The Chairman: Order. That may be, but amendments Nos. 38 and 39, which have already been debated, certainly refer to the words ``knowingly permits'' and they were discussed. The debate now is whether paragraph 3 as a whole improves or diminishes the Bill. That should be the purpose of the debate.

Mr. Leigh: I accept your interpretation, as I must, Mr. O'Hara.

Mr. Garnier: We all do, Mr. O'Hara. My hon. Friend is making the point that there is a distinction between the knowledgeable permitting of a dog to do certain things and the knowledgeable permitting of the use of land. There is quite a difference between a dog—an animate object—and land, which is inanimate, as there is in concept between knowingly permitting the use of land and knowingly permitting the use of a dog.

The Chairman: Order. Amendment No. 39 specifically refers to line 32, which includes the words ``knowingly permits''. That is part of the paragraph, the inclusion or exclusion of which is being debated.

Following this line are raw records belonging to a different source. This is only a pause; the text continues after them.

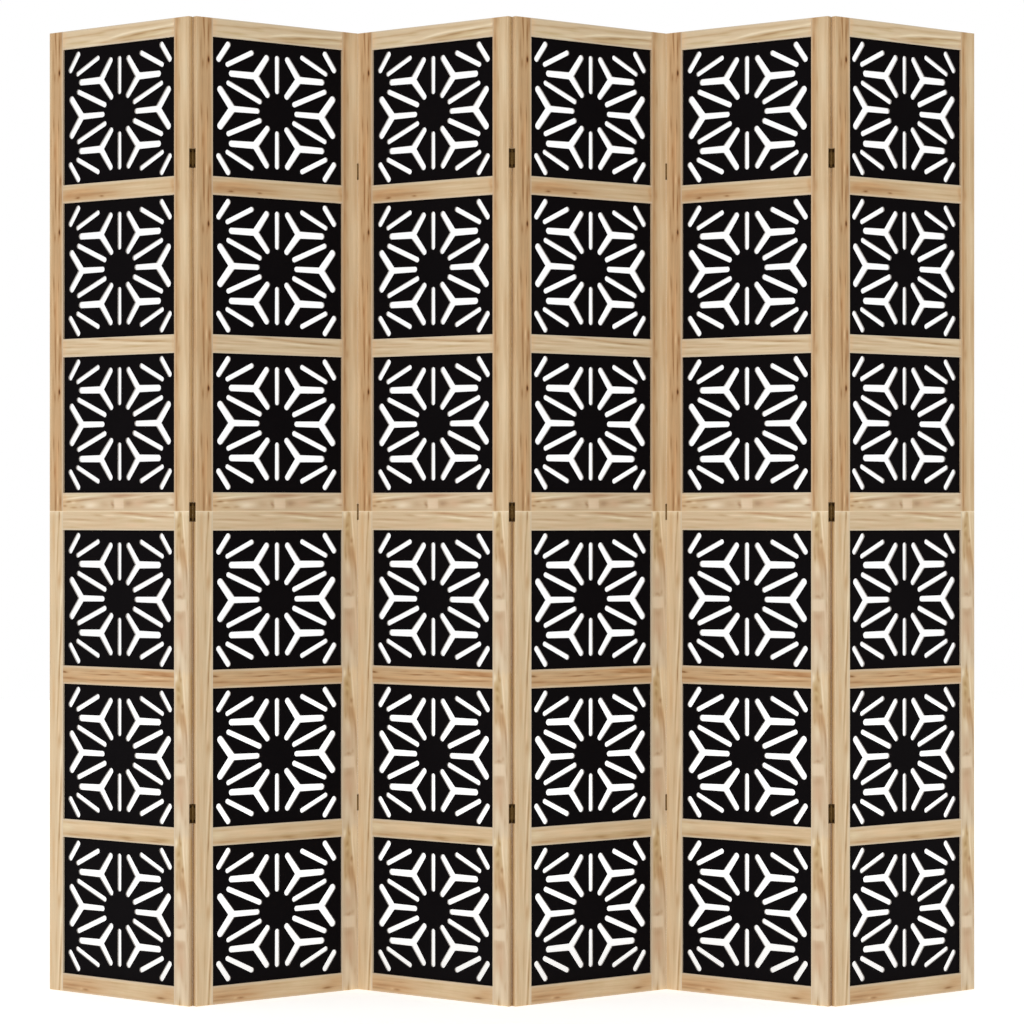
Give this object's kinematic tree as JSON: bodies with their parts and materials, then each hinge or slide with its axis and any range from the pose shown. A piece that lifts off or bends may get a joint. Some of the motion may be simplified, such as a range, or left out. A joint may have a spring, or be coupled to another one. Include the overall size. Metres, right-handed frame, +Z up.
{
  "type": "room divider",
  "caption": "Folding room divider of hinged wooden frame panels holding black pierced fretwork inserts in a radiating hemp-leaf pattern, standing in a zigzag.",
  "frame": {"origin": "on the floor, in the middle of the standing screen's footprint", "axes": "+X along the screen to the right seen from the front, -Y out of the front, +Z up"},
  "size_m": [1.7412, 0.2146, 1.8],
  "materials": {
    "frame_wood": "satin natural light wood",
    "fretwork_black": "matte black painted fibreboard",
    "dowel_wood": "plain beech dowel",
    "hinge_bronze": "dark antique bronze",
    "screw_bronze": "dark antique bronze",
    "pin_bronze": "dark antique bronze, worn"
  },
  "bodies": {
    "panel_1": {"panel1_lower_stiles": "frame_wood", "panel1_lower_rails": "frame_wood", "panel1_lower_fretwork": "fretwork_black", "panel1_upper_stiles": "frame_wood", "panel1_upper_rails": "frame_wood", "panel1_upper_fretwork": "fretwork_black", "panel1_seam_dowels": "dowel_wood", "panel1_hinge_leaves": "hinge_bronze", "panel1_hinge_screws": "screw_bronze", "fold_1_2_hinge_pins": "pin_bronze"},
    "panel_2": {"panel2_lower_stiles": "frame_wood", "panel2_lower_rails": "frame_wood", "panel2_lower_fretwork": "fretwork_black", "panel2_upper_stiles": "frame_wood", "panel2_upper_rails": "frame_wood", "panel2_upper_fretwork": "fretwork_black", "panel2_seam_dowels": "dowel_wood", "panel2_hinge_leaves": "hinge_bronze", "panel2_hinge_screws": "screw_bronze", "fold_2_3_hinge_pins": "pin_bronze"},
    "panel_3": {"panel3_lower_stiles": "frame_wood", "panel3_lower_rails": "frame_wood", "panel3_lower_fretwork": "fretwork_black", "panel3_upper_stiles": "frame_wood", "panel3_upper_rails": "frame_wood", "panel3_upper_fretwork": "fretwork_black", "panel3_seam_dowels": "dowel_wood", "panel3_hinge_leaves": "hinge_bronze", "panel3_hinge_screws": "screw_bronze", "fold_3_4_hinge_pins": "pin_bronze"},
    "panel_4": {"panel4_lower_stiles": "frame_wood", "panel4_lower_rails": "frame_wood", "panel4_lower_fretwork": "fretwork_black", "panel4_upper_stiles": "frame_wood", "panel4_upper_rails": "frame_wood", "panel4_upper_fretwork": "fretwork_black", "panel4_seam_dowels": "dowel_wood", "panel4_hinge_leaves": "hinge_bronze", "panel4_hinge_screws": "screw_bronze", "fold_4_5_hinge_pins": "pin_bronze"},
    "panel_5": {"panel5_lower_stiles": "frame_wood", "panel5_lower_rails": "frame_wood", "panel5_lower_fretwork": "fretwork_black", "panel5_upper_stiles": "frame_wood", "panel5_upper_rails": "frame_wood", "panel5_upper_fretwork": "fretwork_black", "panel5_seam_dowels": "dowel_wood", "panel5_hinge_leaves": "hinge_bronze", "panel5_hinge_screws": "screw_bronze", "fold_5_6_hinge_pins": "pin_bronze"},
    "panel_6": {"panel6_lower_stiles": "frame_wood", "panel6_lower_rails": "frame_wood", "panel6_lower_fretwork": "fretwork_black", "panel6_upper_stiles": "frame_wood", "panel6_upper_rails": "frame_wood", "panel6_upper_fretwork": "fretwork_black", "panel6_seam_dowels": "dowel_wood", "panel6_hinge_leaves": "hinge_bronze", "panel6_hinge_screws": "screw_bronze"}
  },
  "joints": [
    {"name": "fold_3_4", "type": "hinge", "parent": "panel_3", "child": "panel_4", "pos_m": [0, -0.098, 0.9], "axis": [0, 0, -1], "range_deg": [-108, 72]},
    {"name": "fold_4_5", "type": "hinge", "parent": "panel_4", "child": "panel_5", "pos_m": [0.29035, 0.098, 0.9], "axis": [0, 0, 1], "range_deg": [-108, 72]},
    {"name": "fold_5_6", "type": "hinge", "parent": "panel_5", "child": "panel_6", "pos_m": [0.5807, -0.098, 0.9], "axis": [0, 0, -1], "range_deg": [-108, 72]},
    {"name": "fold_2_3", "type": "hinge", "parent": "panel_3", "child": "panel_2", "pos_m": [-0.29035, 0.098, 0.9], "axis": [0, 0, -1], "range_deg": [-108, 72]},
    {"name": "fold_1_2", "type": "hinge", "parent": "panel_2", "child": "panel_1", "pos_m": [-0.5807, -0.098, 0.9], "axis": [0, 0, 1], "range_deg": [-108, 72]}
  ]
}
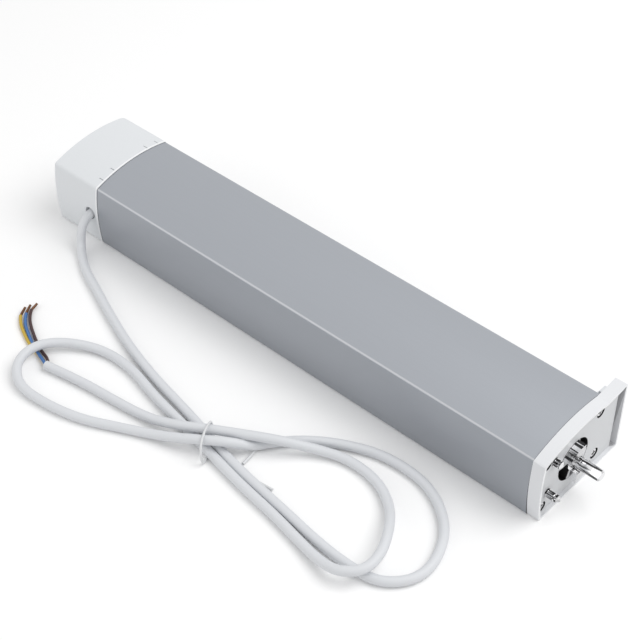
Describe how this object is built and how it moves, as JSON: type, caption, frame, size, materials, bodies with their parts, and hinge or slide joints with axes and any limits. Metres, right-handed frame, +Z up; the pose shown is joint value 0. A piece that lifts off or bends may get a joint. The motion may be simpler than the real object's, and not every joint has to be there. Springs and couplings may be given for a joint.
{
  "type": "curtain motor",
  "caption": "Slim electric curtain motor: extruded body with end cap, mounting flange, geared output shaft, release tab and a free mains cord with bare cores.",
  "frame": {"origin": "under the middle of the motor, on the surface its flat side stands on, cord left out", "axes": "+X along the motor from the tail cap towards the output shaft, +Y towards the side away from the cord, +Z up"},
  "size_m": [0.3514, 0.1742, 0.0437],
  "materials": {
    "anodised": "satin silver anodised, fine lines along the length",
    "cap_plastic": "fine matte, light grey-white",
    "bright_steel": "bright nickel plated",
    "grey_steel": "satin steel",
    "bronze": "sintered",
    "copper": "bare or enamelled copper",
    "gear_plastic": "moulded natural acetal",
    "dark_plastic": "matte black",
    "board": "green circuit board",
    "damper_rubber": "soft matte",
    "cord_jacket": "soft white jacket",
    "tie_plastic": "thin coated wire",
    "core_brown": "thin insulation",
    "core_blue": "thin insulation",
    "core_earth": "thin insulation, yellow with a green line",
    "button_plastic": "grey",
    "clear_plastic": "clear acrylic"
  },
  "bodies": {
    "housing": {"body_extrusion": "anodised", "bulk_capacitor": "dark_plastic", "button_switch": "dark_plastic", "carbon_brushes": "dark_plastic", "clamp_screws": "bright_steel", "claw_hub": "bright_steel", "cord_clamp": "gear_plastic", "cord_grommet": "damper_rubber", "cord_tie": "tie_plastic", "core_blue": "core_blue", "core_brown": "core_brown", "core_earth": "core_earth", "core_strands": "copper", "encoder_board": "board", "field_magnets": "dark_plastic", "filter_choke": "copper", "flange_screws": "bright_steel", "front_damper": "damper_rubber", "front_flange": "cap_plastic", "gearbox_back_plate": "grey_steel", "gearbox_cover": "grey_steel", "gearbox_screws": "bright_steel", "inner_lead": "cord_jacket", "light_pipe": "clear_plastic", "locating_studs": "bright_steel", "motor_bushes": "bronze", "motor_can": "grey_steel", "motor_end_bell": "dark_plastic", "motor_leads": "dark_plastic", "motor_screws": "bright_steel", "output_bush": "bronze", "power_board": "board", "power_cord": "cord_jacket", "radio_module": "board", "rear_damper": "damper_rubber", "relay": "dark_plastic", "release_spring": "grey_steel", "ring_gear": "gear_plastic", "switch_board": "board", "tail_cap": "cap_plastic", "terminal_block": "gear_plastic", "transformer": "dark_plastic"},
    "rotor": {"rotor_shaft": "grey_steel", "rotor_core": "grey_steel", "rotor_windings": "copper", "commutator": "copper", "encoder_magnet": "dark_plastic", "motor_pinion": "bronze"},
    "first_stage": {"first_carrier": "gear_plastic"},
    "output": {"output_shaft": "bright_steel", "output_carrier": "grey_steel"},
    "button": {"set_button": "button_plastic"},
    "latch": {"release_tab": "cap_plastic"},
    "first_planet_a_gear": {"first_planet_a": "gear_plastic"},
    "first_planet_b_gear": {"first_planet_b": "gear_plastic"},
    "first_planet_c_gear": {"first_planet_c": "gear_plastic"},
    "output_planet_a_gear": {"output_planet_a": "gear_plastic"},
    "output_planet_b_gear": {"output_planet_b": "gear_plastic"},
    "output_planet_c_gear": {"output_planet_c": "gear_plastic"}
  },
  "joints": [
    {"name": "rotor_spin", "type": "hinge", "parent": "housing", "child": "rotor", "pos_m": [0.12, -0.00485, 0.0201], "axis": [1, 0, 0], "continuous": true},
    {"name": "first_carrier_spin", "type": "hinge", "parent": "housing", "child": "first_stage", "pos_m": [0.12, -0.00485, 0.0201], "axis": [1, 0, 0], "continuous": true},
    {"name": "output_spin", "type": "hinge", "parent": "housing", "child": "output", "pos_m": [0.12, -0.00485, 0.0201], "axis": [1, 0, 0], "continuous": true},
    {"name": "first_planet_a_spin", "type": "hinge", "parent": "first_stage", "child": "first_planet_a_gear", "pos_m": [0.12, -0.00485, 0.0291], "axis": [1, 0, 0], "continuous": true},
    {"name": "output_planet_a_spin", "type": "hinge", "parent": "output", "child": "output_planet_a_gear", "pos_m": [0.12, -0.00485, 0.0291], "axis": [1, 0, 0], "continuous": true},
    {"name": "first_planet_b_spin", "type": "hinge", "parent": "first_stage", "child": "first_planet_b_gear", "pos_m": [0.12, -0.01264, 0.0156], "axis": [1, 0, 0], "continuous": true},
    {"name": "output_planet_b_spin", "type": "hinge", "parent": "output", "child": "output_planet_b_gear", "pos_m": [0.12, -0.01264, 0.0156], "axis": [1, 0, 0], "continuous": true},
    {"name": "first_planet_c_spin", "type": "hinge", "parent": "first_stage", "child": "first_planet_c_gear", "pos_m": [0.12, 0.00294, 0.0156], "axis": [1, 0, 0], "continuous": true},
    {"name": "output_planet_c_spin", "type": "hinge", "parent": "output", "child": "output_planet_c_gear", "pos_m": [0.12, 0.00294, 0.0156], "axis": [1, 0, 0], "continuous": true},
    {"name": "button_press", "type": "slide", "parent": "housing", "child": "button", "axis": [1, 0, 0], "range_m": [0, 0.0008], "stiffness_N_per_m": 600, "springref_m": -0.0005},
    {"name": "release_press", "type": "slide", "parent": "housing", "child": "latch", "axis": [0, 0, -1], "range_m": [0, 0.003], "stiffness_N_per_m": 900, "springref_m": -0.001, "deforming": ["release_spring"]}
  ],
  "couplings": [
    {"joint": "first_carrier_spin", "follows": "rotor_spin", "ratio": 0.2},
    {"joint": "output_spin", "follows": "rotor_spin", "ratio": 0.04},
    {"joint": "first_planet_a_spin", "follows": "rotor_spin", "ratio": -0.53333},
    {"joint": "output_planet_a_spin", "follows": "rotor_spin", "ratio": -0.10667},
    {"joint": "first_planet_b_spin", "follows": "rotor_spin", "ratio": -0.53333},
    {"joint": "output_planet_b_spin", "follows": "rotor_spin", "ratio": -0.10667},
    {"joint": "first_planet_c_spin", "follows": "rotor_spin", "ratio": -0.53333},
    {"joint": "output_planet_c_spin", "follows": "rotor_spin", "ratio": -0.10667}
  ]
}
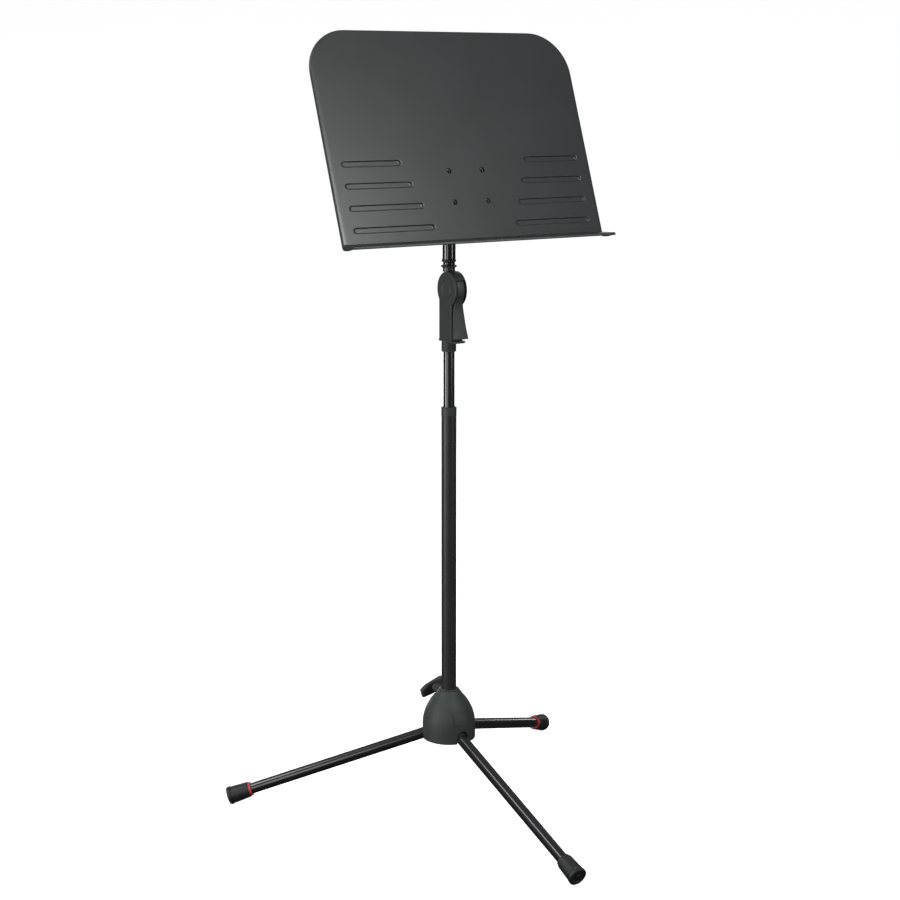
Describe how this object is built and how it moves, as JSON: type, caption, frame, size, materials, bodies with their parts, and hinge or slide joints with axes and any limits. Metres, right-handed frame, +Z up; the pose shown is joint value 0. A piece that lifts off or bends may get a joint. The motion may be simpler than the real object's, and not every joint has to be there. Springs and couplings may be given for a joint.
{
  "type": "music stand",
  "caption": "Tripod music stand with folding legs, a telescopic mast with a one-hand squeeze clutch, and a solid tilting sheet-steel desk with a ledge.",
  "frame": {"origin": "on the mast axis at floor level", "axes": "+Z up the mast, -Y towards the musician's side of the desk, +X to the right when facing the desk"},
  "size_m": [0.6706, 0.5842, 1.2881],
  "materials": {
    "hub_plastic": "fine moulded texture, dark green-grey",
    "grip_plastic": "fine moulded texture, dark grey",
    "nylon": "self-coloured nylon",
    "satin_tube": "satin black powder coat",
    "gloss_tube": "gloss black",
    "black_steel": "black, semi-gloss",
    "desk_powder": "fine-texture powder coat",
    "rubber": "moulded rubber",
    "red_ring": "coloured band",
    "bare_steel": "zinc plated",
    "brass": "turned"
  },
  "bodies": {
    "base": {"hub_shell": "hub_plastic", "hub_liner": "nylon", "leg_pivot_pins": "bare_steel", "clamp_insert": "brass", "clamp_pad": "nylon"},
    "clamp_knob": {"clamp_screw": "bare_steel", "wing_knob": "hub_plastic"},
    "mast": {"mast_tube": "satin_tube", "mast_foot": "hub_plastic", "mast_collar": "grip_plastic"},
    "carriage": {"guide_ring": "nylon"},
    "upper_mast": {"stop_ring": "bare_steel", "inner_tube": "gloss_tube", "brake_body": "nylon", "brake_shoes": "rubber", "brake_spring": "bare_steel", "spring_seat": "nylon", "clutch_base": "grip_plastic", "clutch_shell_left": "grip_plastic", "clutch_shell_right": "grip_plastic", "clutch_screws": "bare_steel", "clutch_cap_left": "grip_plastic", "clutch_cap_right": "grip_plastic", "trigger_pin": "bare_steel", "trigger_spring": "bare_steel", "clutch_stud": "black_steel", "neck_insert": "bare_steel", "neck_tube": "gloss_tube", "neck_head": "black_steel", "friction_washers": "nylon"},
    "release": {"brake_cone": "bare_steel", "release_rod": "bare_steel"},
    "trigger": {"trigger_lever": "grip_plastic"},
    "lock_ring": {"lock_ring": "black_steel"},
    "desk": {"desk_pan": "desk_powder", "tilt_bracket": "black_steel", "desk_screws": "black_steel", "desk_nuts": "black_steel", "tilt_nut": "black_steel", "tilt_washer": "black_steel"},
    "tilt_knob": {"tilt_bolt": "bare_steel", "tilt_knob": "grip_plastic"},
    "leg_front": {"leg_root_front": "hub_plastic", "leg_tube_front": "gloss_tube", "leg_ring_front": "red_ring", "leg_boot_front": "rubber"},
    "leg_right": {"leg_root_right": "hub_plastic", "leg_tube_right": "gloss_tube", "leg_ring_right": "red_ring", "leg_boot_right": "rubber"},
    "leg_left": {"leg_root_left": "hub_plastic", "leg_tube_left": "gloss_tube", "leg_ring_left": "red_ring", "leg_boot_left": "rubber"}
  },
  "joints": [
    {"name": "leg_front_fold", "type": "hinge", "parent": "base", "child": "leg_front", "pos_m": [0, -0.032, 0.12867], "axis": [1, 0, 0], "range_deg": [0, 71]},
    {"name": "leg_right_fold", "type": "hinge", "parent": "base", "child": "leg_right", "pos_m": [0.02771, 0.016, 0.12867], "axis": [-0.5, 0.866, 0], "range_deg": [0, 71]},
    {"name": "leg_left_fold", "type": "hinge", "parent": "base", "child": "leg_left", "pos_m": [-0.02771, 0.016, 0.12867], "axis": [-0.5, -0.866, 0], "range_deg": [0, 71]},
    {"name": "mast_lift", "type": "slide", "parent": "base", "child": "mast", "axis": [0, 0, 1], "range_m": [0, 0.025]},
    {"name": "clamp_knob_turn", "type": "hinge", "parent": "base", "child": "clamp_knob", "pos_m": [0, 0, 0.19247], "axis": [0, 1, 0], "continuous": true},
    {"name": "height_slide", "type": "slide", "parent": "mast", "child": "carriage", "axis": [0, 0, 1], "range_m": [-0.088, 0.3]},
    {"name": "mast_swivel", "type": "hinge", "parent": "carriage", "child": "upper_mast", "pos_m": [0, 0, 0.782], "axis": [0, 0, 1], "continuous": true},
    {"name": "trigger_squeeze", "type": "hinge", "parent": "upper_mast", "child": "trigger", "pos_m": [0, -0.01, 0.884], "axis": [1, 0, 0], "range_deg": [0, 5], "stiffness_Nm_per_rad": 1.5, "springref_deg": -5.73},
    {"name": "release_slide", "type": "slide", "parent": "upper_mast", "child": "release", "axis": [0, 0, 1], "range_m": [0, 0.001], "deforming": ["brake_spring"]},
    {"name": "lock_ring_turn", "type": "hinge", "parent": "upper_mast", "child": "lock_ring", "pos_m": [0, 0, 0.919], "axis": [0, 0, 1], "continuous": true},
    {"name": "desk_tilt", "type": "hinge", "parent": "upper_mast", "child": "desk", "pos_m": [0, 0, 1.0313], "axis": [-1, 0, 0], "range_deg": [-25, 65]},
    {"name": "tilt_knob_turn", "type": "hinge", "parent": "desk", "child": "tilt_knob", "pos_m": [0, 0, 1.0313], "axis": [1, 0, 0], "continuous": true}
  ],
  "couplings": [
    {"joint": "leg_right_fold", "follows": "leg_front_fold", "ratio": 1},
    {"joint": "leg_left_fold", "follows": "leg_front_fold", "ratio": 1},
    {"joint": "mast_lift", "follows": "leg_front_fold", "m_per_rad": 0.0201},
    {"joint": "release_slide", "follows": "trigger_squeeze", "m_per_rad": 0.01}
  ]
}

Mr. Leigh: Paragraph 3 is an onerous one—a point made at some length, but of course extremely well, by my right hon. Friend the Member for Suffolk, Coastal. Paragraph 3 is so much more onerous because refers to an animal—albeit a dog of which one is apparently in control—that is simply obeying its natural instinct. I believe that we are starting to hit home with our arguments on the matter. There is some understanding that our arguments are not time-wasting ones, but have serious import. There is difficulty in invoking the criminal law as it has been interpreted in the past when one is dealing with a dog that is simply trying to do what comes naturally to it.

Mr. Garnier: I seek the guidance of the Chair, Mr. O'Hara. During your advice to us a moment ago, you referred to amendment No. 39, which also deals with paragraph 3 and would leave out ``knowingly permits'' and insert ``gives express permission for''. I may be wrong—you will correct me if I am—but I understand that amendment No. 39 has not been selected. We are discussing amendment No. 44.

The Chairman: Amendment No. 39 was selected and included for debate with amendment No. 35.